Central banks have now maintained a 13-year streak of net gold purchases, with 2022 marking a record-breaking year. Last year’s figures showed purchase totals higher than they’ve been since the 1950s. After this peak, many analysts expected to see a lull in buying attitudes this year, though 2023 has already begun to set its own records.
The first quarter of the year marked the highest first-quarter purchase figure of any year on record. Central banks purchased 228.4 tons in Q1 2023, which is 76% above the figure from the first quarter of 2022. The previous first-quarter record set in 2013 was just 170.4 tons, 34% below this year’s figure.
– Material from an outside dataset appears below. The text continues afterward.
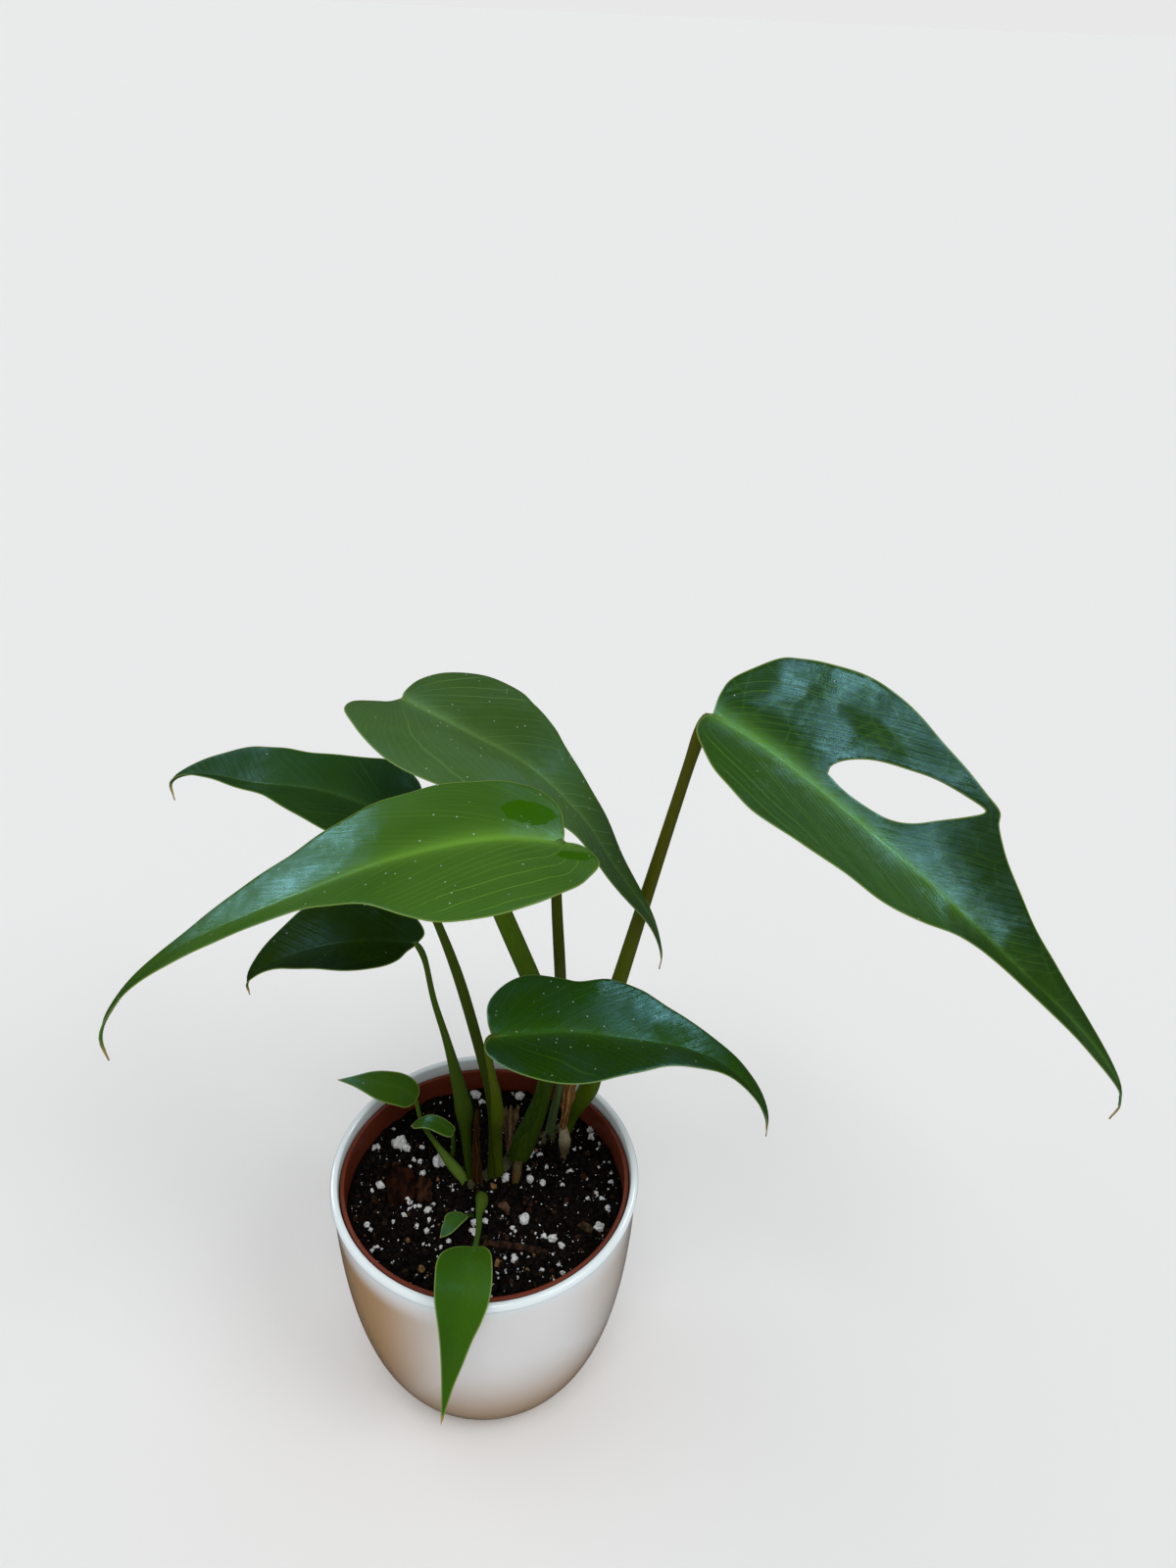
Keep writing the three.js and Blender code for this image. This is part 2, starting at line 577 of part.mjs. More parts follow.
// A split wood bit: a slab with uneven sides
function chipSolid({ at, half, turn }, grow = 0) {
  const box = new THREE.BoxGeometry(2, 2, 2, 3, 2, 1);
  const position = box.attributes.position;
  for (let i = 0; i < position.count; i++) {
    const [x, y, z] = [position.getX(i), position.getY(i), position.getZ(i)];
    const uneven = 1 + 0.12 * Math.sin(3.1 * x + 2.3 * y) - 0.08 * Math.cos(4 * x - y);
    position.setXYZ(i, x * (half[0] + grow), y * uneven * (half[1] + grow), z * (half[2] + grow));
  }
  box.rotateZ(THREE.MathUtils.degToRad(turn));
  box.translate(...at);
  return solidFrom(box);
}

function latheSolid(profile, segments) {
  const outline = profile.map(([r, z]) => new THREE.Vector2(r, z));
  const lathe = new THREE.LatheGeometry(outline, segments);
  lathe.rotateX(Math.PI / 2);
  const solid = solidFrom(lathe);
  if (solid.volume() > 0) return solid;
  const turned = new THREE.LatheGeometry(outline.reverse(), segments);
  turned.rotateX(Math.PI / 2);
  return solidFrom(turned);
}

// Radius of the pot's rounded body at a height, outside or inside
function potRadius(z, bottom, bottomRadius, topRadius) {
  const depth = THREE.MathUtils.clamp((POT.height - z) / (POT.height - bottom), 0, 1);
  const swell = (1 - depth ** POT.fullness) ** (1 / POT.fullness);
  return bottomRadius + (topRadius - bottomRadius) * swell;
}

function outerPot() {
  const steps = 9;
  const bodyTop = POT.rimRadius - POT.lipDrop;
  const innerTop = POT.rimRadius - POT.lipDrop - POT.wall + 0.4;
  const innerBase = POT.baseRadius - 3;
  const under = POT.height - POT.lipHeight;
  const fallTo = (bottom, i) => bottom + (under - bottom) * (1 - Math.sin(((i / steps) * Math.PI) / 2));
  const outside = Array.from({ length: steps }, (_, i) => {
    const z = fallTo(0, steps - i);
    return [potRadius(z, 0, POT.baseRadius, bodyTop), z];
  });
  const inside = Array.from({ length: steps }, (_, i) => {
    const z = fallTo(POT.floor, i);
    return [potRadius(z, POT.floor, innerBase, innerTop), z];
  });
  const lip = [
    [bodyTop, under],
    [POT.rimRadius - 0.15, under + 0.8],
    [POT.rimRadius, POT.height - 1.9],
    [POT.rimRadius - 0.7, POT.height - 0.5],
    [POT.rimRadius - 1.9, POT.height],
    [innerTop + 0.6, POT.height - 0.4],
    [innerTop + 0.2, POT.height - 1.6],
  ];
  const profile = [[0, 0], ...outside, ...lip, ...inside, [innerBase, POT.floor], [0, POT.floor]];
  return latheSolid(profile, POT.segments);
}

// Radius of the nursery pot's outer wall at a height
function nurseryRadius(z) {
  if (z >= NURSERY.collarHeight) return NURSERY.collarRadius;
  const shoulder = NURSERY.collarHeight - NURSERY.collarStep;
  const part = (z - NURSERY.heelHeight) / (shoulder - NURSERY.heelHeight);
  return lerp(NURSERY.heelRadius, NURSERY.shoulderRadius, part);
}

const NURSERY_BASE = POT.floor + CLEARANCE;

function nurseryPot() {
  const { rimHeight, rimRadius, rimInner, lipHeight, wall, heelRadius, heelHeight, baseRadius } = NURSERY;
  const { collarRadius, collarHeight, collarStep, shoulderRadius } = NURSERY;
  const lip = rimHeight - lipHeight;
  const profile = [
    [0, NURSERY_BASE],
    [baseRadius, NURSERY_BASE],
    [baseRadius + 4, NURSERY_BASE + 2.2],
    [heelRadius, heelHeight],
    [shoulderRadius, collarHeight - collarStep],
    [collarRadius, collarHeight],
    [collarRadius, lip],
    [rimRadius, lip + 0.2],
    [rimRadius, rimHeight - 0.4],
    [rimRadius - 0.4, rimHeight],
    [rimInner + 0.3, rimHeight],
    [rimInner, rimHeight - 0.4],
    [collarRadius - wall, lip - 1],
    [collarRadius - wall, collarHeight + 0.6],
    [shoulderRadius - wall, collarHeight - collarStep + 0.5],
    [heelRadius - wall, heelHeight + 0.6],
    [baseRadius + 3, NURSERY_BASE + 3],
    [baseRadius - 0.6, NURSERY_BASE + wall],
    [0, NURSERY_BASE + wall],
  ];
  let pot = latheSolid(profile, NURSERY.segments);
  for (let i = 0; i < NURSERY.drainHoles; i++) {
    const angle = (i / NURSERY.drainHoles) * Math.PI * 2;
    const drill = new THREE.CylinderGeometry(NURSERY.drainRadius, NURSERY.drainRadius, 8, 12);
    drill.rotateX(Math.PI / 2);
    drill.translate(
      NURSERY.drainRing * Math.cos(angle),
      NURSERY.drainRing * Math.sin(angle),
      NURSERY_BASE,
    );
    pot = pot.subtract(solidFrom(drill));
  }
  return pot.warp((point) => {
    const raised = THREE.MathUtils.clamp((point[2] - collarHeight) / (lip - collarHeight), 0, 1);
    point[2] -= NURSERY.rimSlant * point[1] * raised;
  });
}

// Height of the soil's surface
function soilHeight(x, y) {
  const bumps =
    Math.sin(0.21 * x + 1.1) * Math.cos(0.17 * y - 0.4) + 0.5 * Math.sin(0.37 * x - 0.29 * y + 2);
  const dish = SOIL.dish * (Math.hypot(x, y) / NURSERY.collarRadius) ** 4;
  return SOIL.level + dish + SOIL.relief * bumps;
}

// Soil body: a surface with relief over a tapering plug that fills the nursery pot
function soilBody() {
  const { rings, segments, level } = SOIL;
  const gap = CLEARANCE + NURSERY.wall;
  const points = [];
  const triangles = [];
  const radiusTop = nurseryRadius(level) - gap;
  points.push(new THREE.Vector3(0, 0, soilHeight(0, 0)));
  const radii = Array.from({ length: rings }, (_, i) => (radiusTop * (i + 1)) / rings);
  const walls = [
    [radiusTop, NURSERY.collarHeight + 1.1],
    [NURSERY.shoulderRadius - gap, NURSERY.collarHeight - 0.3],
    [NURSERY.heelRadius - gap, NURSERY.heelHeight + 1.2],
    [NURSERY.baseRadius + 2, NURSERY_BASE + 3.6],
    [NURSERY.baseRadius - 2, NURSERY_BASE + NURSERY.wall + CLEARANCE],
  ];
  const loops = [...radii.map((r) => [r, null]), ...walls];
  for (const [radius, height] of loops) {
    for (let s = 0; s < segments; s++) {
      const angle = (s / segments) * Math.PI * 2;
      const [x, y] = [radius * Math.cos(angle), radius * Math.sin(angle)];
      points.push(new THREE.Vector3(x, y, height ?? soilHeight(x, y)));
    }
  }
  const id = (loop, s) => 1 + loop * segments + (s % segments);
  for (let s = 0; s < segments; s++) {
    triangles.push([0, id(0, s), id(0, s + 1)]);
    for (let loop = 0; loop + 1 < loops.length; loop++) {
      triangles.push([id(loop, s), id(loop + 1, s), id(loop + 1, s + 1)]);
      triangles.push([id(loop, s), id(loop + 1, s + 1), id(loop, s + 1)]);
    }
  }
  const bottom = points.length;
  points.push(new THREE.Vector3(0, 0, NURSERY_BASE + NURSERY.wall + CLEARANCE));
  const lastLoop = loops.length - 1;
  for (let s = 0; s < segments; s++) triangles.push([id(lastLoop, s + 1), id(lastLoop, s), bottom]);
  return solidFrom(geometryFromLists(points, triangles));
}

// Perlite grains: small lumps sunk in the soil's surface and grown onto it
function perliteLumps() {
  const random = randomSource(SOIL.seed);
  const reach = nurseryRadius(SOIL.level) - 6;
  const lumps = [];
  for (let i = 0; i < SOIL.lumps; i++) {
    const distance = reach * Math.sqrt(random());
    const angle = random() * Math.PI * 2;
    const radius = lerp(SOIL.lumpRadius[0], SOIL.lumpRadius[1], random() ** 2);
    const [x, y] = [distance * Math.cos(angle), distance * Math.sin(angle)];
    const lump = new THREE.OctahedronGeometry(radius);
    lump.rotateX(random() * 3);
    lump.rotateZ(random() * 3);
    lump.translate(x, y, soilHeight(x, y) + 0.25 * radius);
    lumps.push(solidFrom(lump));
  }
  return lumps;
}

// Solids of the plant, each cut clear of the ones that carry it
const solids = new Map();
const looks = new Map();
function keep(name, solid, material) {
  solids.set(name, solid);
  looks.set(name, material);
}

const stem = shootSolid(STEM, { step: 6 });
const stemSeat = shootSolid(STEM, { step: 6, grow: CLEARANCE });
keep("stem", stem, MATERIALS.stem);

const youngLeaves = ["g", "h", "i", "j"];
for (const [name, leaf] of Object.entries(LEAVES)) {
  const material = youngLeaves.includes(name) ? MATERIALS.youngLeaf : MATERIALS.leaf;
  keep("leaf_" + name, bladeSolid(leaf), material);
}

const seats = [stemSeat];
for (const [name, path] of Object.entries(PETIOLES)) {
  const step = path.at(-1)[2] > 150 ? PETIOLE_STEP : 7;
  let petiole = shootSolid(path, { step });
  for (const seat of seats) petiole = petiole.subtract(seat);
  petiole = largest(petiole.subtract(bladeSolid(LEAVES[name], CLEARANCE)));
  keep("petiole_" + name, petiole, MATERIALS.petiole);
  seats.push(shootSolid(path, { step, grow: CLEARANCE }));
}

for (const [name, path] of Object.entries(ROOTS)) {
  let root = shootSolid(path, { step: 4, sides: 7 });
  for (const seat of seats) root = root.subtract(seat);
  keep("root_" + name, largest(root), MATERIALS.root);
  seats.push(shootSolid(path, { step: 4, sides: 7, grow: CLEARANCE }));
}

for (const [name, shape] of Object.entries(SHEATHS)) {
  let sheath = sheathSolid(shape);
  for (const seat of seats) sheath = sheath.subtract(seat);
  keep("sheath_" + name, largest(sheath), MATERIALS.paper);
}

// Soil with its grains, and plain holes for whatever stands in it
let soil = soilBody();
for (const lump of perliteLumps()) soil = soil.add(lump);
for (const seat of seats) soil = soil.subtract(seat);
for (const [name, chip] of Object.entries(CHIPS)) {
  keep(name, chipSolid(chip), MATERIALS.bark);
  soil = soil.subtract(chipSolid(chip, CLEARANCE));
}
keep("soil", largest(soil), MATERIALS.soil);
keep("nursery_pot", nurseryPot(), MATERIALS.terracotta);
keep("outer_pot", outerPot(), MATERIALS.glaze);

const plant = new THREE.Group();
for (const [name, solid] of solids) {
  const mesh = new THREE.Mesh(geometryFrom(solid), looks.get(name));
  mesh.name = name;
  plant.add(mesh);
}

export default plant;
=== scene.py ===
import math
import random

import bmesh
import bpy
import numpy as np
from mathutils import Matrix, Vector, noise
from mathutils.geometry import delaunay_2d_cdt


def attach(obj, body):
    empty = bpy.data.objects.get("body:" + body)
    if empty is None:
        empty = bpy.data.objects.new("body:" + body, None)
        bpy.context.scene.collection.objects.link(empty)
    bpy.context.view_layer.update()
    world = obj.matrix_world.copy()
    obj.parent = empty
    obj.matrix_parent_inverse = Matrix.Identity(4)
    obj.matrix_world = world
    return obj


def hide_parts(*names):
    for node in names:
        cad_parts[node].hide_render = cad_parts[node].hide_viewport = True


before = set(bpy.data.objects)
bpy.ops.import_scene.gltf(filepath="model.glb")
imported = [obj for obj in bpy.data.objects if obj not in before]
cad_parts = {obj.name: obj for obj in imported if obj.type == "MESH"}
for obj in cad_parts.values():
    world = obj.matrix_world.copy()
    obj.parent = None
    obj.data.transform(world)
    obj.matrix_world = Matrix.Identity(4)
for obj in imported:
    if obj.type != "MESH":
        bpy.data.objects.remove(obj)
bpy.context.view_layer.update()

MM = 0.001
BODY = "root"
GAP = 0.3  # between pieces that touch
FLOOR_HALF = 90  # metres

CAMERA_AT = (37.7, -337.0, 554.0)
CAMERA_DOWN = 33.6  # degrees below the horizon
CAMERA_ROLL = 2.5
CAMERA_LENS = 27.0
CAMERA_FILM = 36  # long side
CAMERA_RANGE = (0.01, 300)  # metres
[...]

So far, this year’s biggest gold buyers include Singapore, China, Turkey, India, and the Czech Republic, in that order. Following the first quarter, Poland began adding significant purchases to its reserves for the first time in years, with mentions of stockpiling as much as 100 tons soon. By the end of the year, we may see Poland join our list of top buyers.
Central banks are buying this much gold because of the precious metal’s ability to perform amid times of crisis. Gold’s ability to store long-term value allows it to act as an inflation hedge, providing a much-needed tool given the rampant inflation rates this year. Given 2023’s tightening geopolitical climate, climbing inflation rates, recession fears, banking crisis, and de-dollarization trends, it only makes sense that nations are seeking a safer, more secure option over the U.S. dollar, which continues to lose value by the minute.
Many nations seem to agree on the concept of weaponizing the U.S. dollar. In its place, central banks have filled their reserves with gold and other foreign currencies, like the Chinese yuan.
The U.S. dollar continues losing its fame as nations are cut off from the global banking system or fear they may be in the future. To protect their wealth, central banks continue switching to an insurance policy of gold.
“Gold as wealth insurance is simply a store of purchasing power, with high liquidity, for a potential financial crisis you hope to never have,” Rich Checkan, the President and Alternative Asset Strategist at Asset Strategies International, Inc., explains.